General Information & Description:
Kangaroo Paw @ Wikipedia
Australian National Botanic Gardens entry
Kangaroo Paw Essence @ Australian Bush Flower Essences
Kangaroo Paw (Anigozanthos manglesii) Essence by Clare Chapman T/As Baliena Flower Therapies
ABC Gardening Australia Fact Sheet
Other names: Flavidus and manglesii. Also Black Kangaroo Paw (Macropidia fuliginosa)
Where: Native to south-west of Western Australia. Now common nation-wide.
Planetary Correspondence: Venusian ♀ (Lunar)
For Work With:
- Overcoming shyness
- Connecting with people, as well as Place and Her Spirits
- Working with Feminine Spirits (offerings etc.)

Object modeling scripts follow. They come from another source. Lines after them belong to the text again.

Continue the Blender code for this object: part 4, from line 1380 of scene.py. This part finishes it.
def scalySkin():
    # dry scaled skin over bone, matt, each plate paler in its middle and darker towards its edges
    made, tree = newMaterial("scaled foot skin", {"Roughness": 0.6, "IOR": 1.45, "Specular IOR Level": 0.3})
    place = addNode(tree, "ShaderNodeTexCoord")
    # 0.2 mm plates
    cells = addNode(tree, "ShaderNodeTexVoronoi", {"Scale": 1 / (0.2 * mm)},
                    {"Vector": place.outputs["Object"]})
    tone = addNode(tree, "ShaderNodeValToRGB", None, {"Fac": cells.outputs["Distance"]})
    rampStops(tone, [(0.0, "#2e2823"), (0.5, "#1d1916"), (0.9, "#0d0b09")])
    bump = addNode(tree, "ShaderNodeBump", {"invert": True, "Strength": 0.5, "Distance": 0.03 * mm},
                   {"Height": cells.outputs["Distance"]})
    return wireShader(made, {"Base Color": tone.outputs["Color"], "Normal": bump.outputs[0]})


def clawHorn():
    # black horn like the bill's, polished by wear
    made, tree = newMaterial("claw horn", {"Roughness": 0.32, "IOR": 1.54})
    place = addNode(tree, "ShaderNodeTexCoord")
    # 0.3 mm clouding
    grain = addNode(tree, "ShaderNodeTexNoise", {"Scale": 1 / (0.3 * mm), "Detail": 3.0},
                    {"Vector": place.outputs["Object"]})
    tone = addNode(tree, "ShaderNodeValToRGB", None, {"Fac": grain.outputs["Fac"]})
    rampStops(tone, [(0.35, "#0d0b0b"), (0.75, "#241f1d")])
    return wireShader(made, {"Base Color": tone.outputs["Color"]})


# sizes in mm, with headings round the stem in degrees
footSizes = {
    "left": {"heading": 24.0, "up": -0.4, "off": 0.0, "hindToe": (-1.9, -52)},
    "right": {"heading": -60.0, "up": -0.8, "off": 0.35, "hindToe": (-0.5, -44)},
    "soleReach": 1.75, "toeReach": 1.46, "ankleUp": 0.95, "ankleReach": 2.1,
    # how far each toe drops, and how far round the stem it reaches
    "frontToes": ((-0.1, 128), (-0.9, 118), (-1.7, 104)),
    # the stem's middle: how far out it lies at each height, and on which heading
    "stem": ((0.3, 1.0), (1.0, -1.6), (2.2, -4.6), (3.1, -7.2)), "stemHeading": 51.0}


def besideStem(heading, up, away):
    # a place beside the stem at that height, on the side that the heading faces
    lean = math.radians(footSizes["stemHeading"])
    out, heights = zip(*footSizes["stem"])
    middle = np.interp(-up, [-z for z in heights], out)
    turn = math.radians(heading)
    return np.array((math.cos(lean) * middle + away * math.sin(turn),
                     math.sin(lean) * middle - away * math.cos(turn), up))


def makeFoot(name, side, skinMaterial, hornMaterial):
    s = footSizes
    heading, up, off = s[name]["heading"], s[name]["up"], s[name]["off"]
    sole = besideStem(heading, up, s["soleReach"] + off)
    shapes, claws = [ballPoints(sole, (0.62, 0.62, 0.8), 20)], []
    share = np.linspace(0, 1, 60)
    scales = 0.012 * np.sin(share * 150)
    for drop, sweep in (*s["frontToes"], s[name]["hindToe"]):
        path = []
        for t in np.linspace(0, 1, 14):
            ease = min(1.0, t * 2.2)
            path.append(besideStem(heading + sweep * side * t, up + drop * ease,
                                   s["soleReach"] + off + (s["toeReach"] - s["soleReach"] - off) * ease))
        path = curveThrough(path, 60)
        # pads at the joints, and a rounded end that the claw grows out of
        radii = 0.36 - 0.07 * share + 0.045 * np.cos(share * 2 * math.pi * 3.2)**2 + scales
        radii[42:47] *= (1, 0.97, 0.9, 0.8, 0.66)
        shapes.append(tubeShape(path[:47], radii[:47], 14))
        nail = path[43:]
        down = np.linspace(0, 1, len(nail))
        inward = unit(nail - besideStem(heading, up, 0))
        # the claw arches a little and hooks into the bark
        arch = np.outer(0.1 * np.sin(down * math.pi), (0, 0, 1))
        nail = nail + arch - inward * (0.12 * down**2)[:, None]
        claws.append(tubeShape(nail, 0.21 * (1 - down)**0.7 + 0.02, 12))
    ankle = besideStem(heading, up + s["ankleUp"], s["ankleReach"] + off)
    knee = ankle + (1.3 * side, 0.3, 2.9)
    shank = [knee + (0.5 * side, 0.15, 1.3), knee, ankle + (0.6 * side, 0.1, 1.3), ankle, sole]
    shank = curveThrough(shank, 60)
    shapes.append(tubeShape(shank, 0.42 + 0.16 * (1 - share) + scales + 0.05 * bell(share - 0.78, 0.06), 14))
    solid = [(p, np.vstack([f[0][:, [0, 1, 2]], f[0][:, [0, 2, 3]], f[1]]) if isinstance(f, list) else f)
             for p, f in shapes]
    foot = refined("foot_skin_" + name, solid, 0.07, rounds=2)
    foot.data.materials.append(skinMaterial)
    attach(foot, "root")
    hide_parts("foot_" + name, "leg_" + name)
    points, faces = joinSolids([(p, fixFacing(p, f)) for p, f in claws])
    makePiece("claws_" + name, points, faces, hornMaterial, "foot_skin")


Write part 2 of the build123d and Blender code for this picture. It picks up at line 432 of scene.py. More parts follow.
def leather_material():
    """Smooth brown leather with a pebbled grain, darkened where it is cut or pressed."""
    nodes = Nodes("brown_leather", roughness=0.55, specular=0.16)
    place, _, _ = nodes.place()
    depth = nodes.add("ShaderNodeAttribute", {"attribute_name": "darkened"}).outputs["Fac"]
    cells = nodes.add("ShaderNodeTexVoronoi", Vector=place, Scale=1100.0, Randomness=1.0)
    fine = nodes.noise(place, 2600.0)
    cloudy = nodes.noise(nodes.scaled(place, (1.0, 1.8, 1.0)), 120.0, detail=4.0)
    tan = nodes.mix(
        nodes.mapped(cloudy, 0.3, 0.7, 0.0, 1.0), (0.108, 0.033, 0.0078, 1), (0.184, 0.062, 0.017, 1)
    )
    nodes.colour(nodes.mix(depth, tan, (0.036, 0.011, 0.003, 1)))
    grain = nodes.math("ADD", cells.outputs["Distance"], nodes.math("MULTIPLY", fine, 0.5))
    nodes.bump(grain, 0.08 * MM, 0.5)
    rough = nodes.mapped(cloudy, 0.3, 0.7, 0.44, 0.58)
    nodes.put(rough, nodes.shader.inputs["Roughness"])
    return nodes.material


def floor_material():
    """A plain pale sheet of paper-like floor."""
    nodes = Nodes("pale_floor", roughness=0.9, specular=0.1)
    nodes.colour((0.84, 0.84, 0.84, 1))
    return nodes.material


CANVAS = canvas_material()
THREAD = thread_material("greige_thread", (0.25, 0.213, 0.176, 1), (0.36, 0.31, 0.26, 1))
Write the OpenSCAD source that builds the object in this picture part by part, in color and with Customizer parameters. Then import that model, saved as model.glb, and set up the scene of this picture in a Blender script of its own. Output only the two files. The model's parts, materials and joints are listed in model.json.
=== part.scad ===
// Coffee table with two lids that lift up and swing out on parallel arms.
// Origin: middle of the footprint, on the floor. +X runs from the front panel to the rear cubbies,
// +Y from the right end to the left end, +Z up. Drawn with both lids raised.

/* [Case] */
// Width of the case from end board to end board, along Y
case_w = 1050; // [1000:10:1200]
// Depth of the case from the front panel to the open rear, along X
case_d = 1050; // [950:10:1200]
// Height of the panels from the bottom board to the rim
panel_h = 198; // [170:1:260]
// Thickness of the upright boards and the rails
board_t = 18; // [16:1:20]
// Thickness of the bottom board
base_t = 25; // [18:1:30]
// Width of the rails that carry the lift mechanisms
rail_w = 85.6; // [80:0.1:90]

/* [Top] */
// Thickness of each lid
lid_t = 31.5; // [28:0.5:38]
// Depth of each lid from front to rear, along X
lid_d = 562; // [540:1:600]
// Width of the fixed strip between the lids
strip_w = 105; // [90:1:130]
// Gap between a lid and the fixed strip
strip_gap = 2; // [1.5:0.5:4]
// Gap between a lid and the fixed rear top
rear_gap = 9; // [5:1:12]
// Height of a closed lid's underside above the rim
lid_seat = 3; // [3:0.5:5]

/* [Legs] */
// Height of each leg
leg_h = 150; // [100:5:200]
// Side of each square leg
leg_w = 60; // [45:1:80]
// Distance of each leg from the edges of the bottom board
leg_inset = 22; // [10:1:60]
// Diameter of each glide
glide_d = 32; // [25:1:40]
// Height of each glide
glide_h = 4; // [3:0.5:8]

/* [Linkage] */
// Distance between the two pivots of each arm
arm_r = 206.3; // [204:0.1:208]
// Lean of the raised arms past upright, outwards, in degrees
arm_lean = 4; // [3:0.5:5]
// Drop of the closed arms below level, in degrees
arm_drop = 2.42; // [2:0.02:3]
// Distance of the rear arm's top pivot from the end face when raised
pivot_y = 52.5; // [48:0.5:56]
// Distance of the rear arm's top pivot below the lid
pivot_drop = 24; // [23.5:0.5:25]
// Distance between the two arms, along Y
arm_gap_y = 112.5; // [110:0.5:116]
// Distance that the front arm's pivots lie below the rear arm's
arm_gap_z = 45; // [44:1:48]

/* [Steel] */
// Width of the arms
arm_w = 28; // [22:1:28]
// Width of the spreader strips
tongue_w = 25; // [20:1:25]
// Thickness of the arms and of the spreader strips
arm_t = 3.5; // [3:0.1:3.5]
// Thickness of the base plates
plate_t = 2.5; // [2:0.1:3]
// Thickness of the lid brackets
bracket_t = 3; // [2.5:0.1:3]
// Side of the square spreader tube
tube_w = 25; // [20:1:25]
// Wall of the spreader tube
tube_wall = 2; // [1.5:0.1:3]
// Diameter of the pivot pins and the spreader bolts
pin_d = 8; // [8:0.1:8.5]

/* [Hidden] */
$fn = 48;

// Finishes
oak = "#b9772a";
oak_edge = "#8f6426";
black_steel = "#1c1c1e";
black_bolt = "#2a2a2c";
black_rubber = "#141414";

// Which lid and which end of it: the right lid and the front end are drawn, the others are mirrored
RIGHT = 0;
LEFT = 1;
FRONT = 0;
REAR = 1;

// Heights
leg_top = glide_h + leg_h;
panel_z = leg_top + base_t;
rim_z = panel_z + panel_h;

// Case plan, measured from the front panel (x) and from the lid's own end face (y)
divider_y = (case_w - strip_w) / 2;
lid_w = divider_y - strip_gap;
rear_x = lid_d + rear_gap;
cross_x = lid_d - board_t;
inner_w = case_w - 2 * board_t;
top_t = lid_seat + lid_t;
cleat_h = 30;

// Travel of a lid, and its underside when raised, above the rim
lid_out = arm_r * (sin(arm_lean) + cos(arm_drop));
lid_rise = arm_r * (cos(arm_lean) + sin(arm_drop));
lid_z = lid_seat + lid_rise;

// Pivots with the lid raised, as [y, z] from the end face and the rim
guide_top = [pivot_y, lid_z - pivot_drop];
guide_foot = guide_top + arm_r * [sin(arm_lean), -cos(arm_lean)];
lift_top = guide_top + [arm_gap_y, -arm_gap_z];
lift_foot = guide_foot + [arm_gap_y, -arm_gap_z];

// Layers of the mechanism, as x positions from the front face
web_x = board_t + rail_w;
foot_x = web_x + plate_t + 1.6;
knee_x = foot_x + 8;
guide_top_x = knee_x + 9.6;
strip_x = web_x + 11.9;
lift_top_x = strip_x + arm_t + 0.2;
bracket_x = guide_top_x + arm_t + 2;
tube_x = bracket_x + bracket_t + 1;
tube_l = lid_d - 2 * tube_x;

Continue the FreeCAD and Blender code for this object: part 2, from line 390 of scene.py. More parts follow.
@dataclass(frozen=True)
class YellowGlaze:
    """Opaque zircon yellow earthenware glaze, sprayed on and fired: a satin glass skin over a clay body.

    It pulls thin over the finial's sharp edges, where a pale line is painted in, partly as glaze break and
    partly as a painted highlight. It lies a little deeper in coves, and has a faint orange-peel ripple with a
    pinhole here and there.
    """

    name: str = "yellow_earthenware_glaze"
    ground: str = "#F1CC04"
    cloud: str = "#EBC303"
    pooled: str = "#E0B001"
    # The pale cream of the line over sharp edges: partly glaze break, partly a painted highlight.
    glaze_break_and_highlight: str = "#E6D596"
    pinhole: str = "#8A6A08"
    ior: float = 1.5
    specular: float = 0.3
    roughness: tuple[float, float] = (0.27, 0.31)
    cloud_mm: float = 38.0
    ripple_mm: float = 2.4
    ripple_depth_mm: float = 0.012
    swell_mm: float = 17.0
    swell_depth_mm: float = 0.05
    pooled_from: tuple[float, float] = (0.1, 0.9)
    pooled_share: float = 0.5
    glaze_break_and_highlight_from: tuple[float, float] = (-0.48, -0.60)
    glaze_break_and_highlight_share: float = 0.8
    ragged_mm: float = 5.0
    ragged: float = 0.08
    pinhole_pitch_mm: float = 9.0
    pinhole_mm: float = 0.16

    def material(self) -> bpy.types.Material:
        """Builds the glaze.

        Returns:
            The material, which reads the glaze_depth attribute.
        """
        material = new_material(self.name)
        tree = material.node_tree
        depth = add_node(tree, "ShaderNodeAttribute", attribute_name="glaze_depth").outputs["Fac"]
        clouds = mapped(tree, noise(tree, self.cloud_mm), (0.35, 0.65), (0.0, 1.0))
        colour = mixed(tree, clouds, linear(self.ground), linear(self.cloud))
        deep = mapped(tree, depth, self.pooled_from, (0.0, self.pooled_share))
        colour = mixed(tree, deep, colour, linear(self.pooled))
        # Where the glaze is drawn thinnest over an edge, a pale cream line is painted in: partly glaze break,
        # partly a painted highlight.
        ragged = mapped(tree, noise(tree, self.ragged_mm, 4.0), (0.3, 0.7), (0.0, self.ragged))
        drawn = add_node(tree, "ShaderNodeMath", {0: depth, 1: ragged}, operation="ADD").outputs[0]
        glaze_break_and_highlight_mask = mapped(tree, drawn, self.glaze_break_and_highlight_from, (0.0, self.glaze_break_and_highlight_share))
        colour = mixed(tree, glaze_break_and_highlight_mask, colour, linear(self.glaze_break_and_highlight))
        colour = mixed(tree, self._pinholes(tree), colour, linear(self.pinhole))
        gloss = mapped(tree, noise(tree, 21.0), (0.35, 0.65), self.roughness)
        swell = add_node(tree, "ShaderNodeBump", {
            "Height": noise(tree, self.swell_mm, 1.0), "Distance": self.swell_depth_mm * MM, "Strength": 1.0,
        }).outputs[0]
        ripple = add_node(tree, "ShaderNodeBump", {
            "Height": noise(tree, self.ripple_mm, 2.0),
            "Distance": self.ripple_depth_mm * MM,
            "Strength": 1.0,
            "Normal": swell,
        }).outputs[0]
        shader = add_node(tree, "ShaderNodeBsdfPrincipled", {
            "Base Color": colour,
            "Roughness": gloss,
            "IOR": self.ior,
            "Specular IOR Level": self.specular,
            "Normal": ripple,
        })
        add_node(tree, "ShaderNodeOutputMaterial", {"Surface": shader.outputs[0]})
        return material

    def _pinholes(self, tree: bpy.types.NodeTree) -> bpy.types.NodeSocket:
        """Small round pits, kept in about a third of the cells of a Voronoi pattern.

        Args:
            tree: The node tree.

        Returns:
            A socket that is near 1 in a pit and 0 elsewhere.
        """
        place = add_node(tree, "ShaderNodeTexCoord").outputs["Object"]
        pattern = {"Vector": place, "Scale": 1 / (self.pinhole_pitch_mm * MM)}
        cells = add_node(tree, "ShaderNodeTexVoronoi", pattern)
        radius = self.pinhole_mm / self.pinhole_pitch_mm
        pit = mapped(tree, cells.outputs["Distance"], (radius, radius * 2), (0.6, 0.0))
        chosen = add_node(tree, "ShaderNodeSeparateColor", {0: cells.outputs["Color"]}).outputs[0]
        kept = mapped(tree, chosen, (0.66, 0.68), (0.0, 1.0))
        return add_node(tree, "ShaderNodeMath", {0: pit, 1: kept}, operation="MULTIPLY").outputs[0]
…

- Increase sensitivity, receptiveness to the needs of others
- Increase awareness of Land & its condition, needs
Sometimes the plants we work with are wild, visited in the long walks around our homes. Other times, they the ones we keep at home. In the case of the Kangaroo Paw, this is one I get to talk to daily, on my front verandah. When I first moved into my current home, I bought a dwarf pink variety, one of my first pot plants from a local garden centre. My house is small and generally devoid of a garden, so pot plants are my thing. I like to say I have a green thumb, I’m no expert certainly, but I have a pretty good track record. I particularly like, and am pretty good at, growing native plants. My little pink paw made me doubt my skills altogether.
In the first year, following the blooms that were on this little thing when I purchased it, I thought I would loose it. It is the plant that has inhabited every corner, every room of the house. In front of ever window, I moved it fortnightly, patiently watching it’s progress. Finally, I hit on the sweet spot, cut it back and it bloomed, if only a few stems the following year. I’m petrified of moving it again, though 2 years on it’s a robust specimen and this last spring it flowered with quite the show!
It’s still my most sensitive plant friend. We all go through periods of business and distraction, and if I’ve failed on even the smallest level, too cold, too hot, too little water, too much, and I’ve often suspected even down to, do I owe the Spirits of my Land an offering, the glossy green leaves will start to mope. When I potted my boronia (another Western Australian) notoriously finicky and difficult to grow, it was my Little Pink Paw I turned to, situating the boronia in a place of like sun and water exposure and quite close to the Paw. The boronia never had a problem, and as it settles into it’s second winter, has lovely growth on it still.
The Kangaroo Paw is a plant of balance. Which is probably why it occurs in one of the most florally diverse regions in the country. It will happily live in other places, but the balance must be struck. Happily cold tolerant, but dislikes frost. Craves water regularly, but hates wet feet. Loves the sun, but can burn. Of course, my cultivar is an exaggeration of that nature. Some species are considered alike to annuals, some “short lived”, other “hardy”. Specialists can recommend drastic cutting back using lawnmowers! If this plant has taught me anything it is that we should be receptive to the needs of the individual.
As I showed with my boronia, the paw is my go to for gauging what’s happening in my house, with all the other living things, and what I can do to meet their needs. As such, I began using it for offerings, as cut flowers and included in loose incense to feminine Spirits that govern connections, communication and love. Specifically, I found in terms of the Green Realm it was a fabulous offering for initiating work with other plant spirits in a more subtle way as well. I was interested to read the Australian Bush Flowers Essences (a great resource for those interested in using Native Australian Flora) entry regarding their Kangaroo Paw Essence which they recommend for increased social ability, communication and to aid against shyness. This seemed to make sense to me.
I have seen it recommended for inclusion in works involving romantic love, but I would add these blossoms to bunches for friends we want to connect with on any level. It’s the flower that says “I’m here, and I’m listening.”
Lastly, the Red & Green Kangaroo Paw is the floral emblem of Western Australia. As such, inclusions in work specific to that State for increase and cohesiveness, both in terms social and political, would be recommended.
P.S. ‘K’ is for Kangaroo Paw! This post participates with the Pagan Blog Project!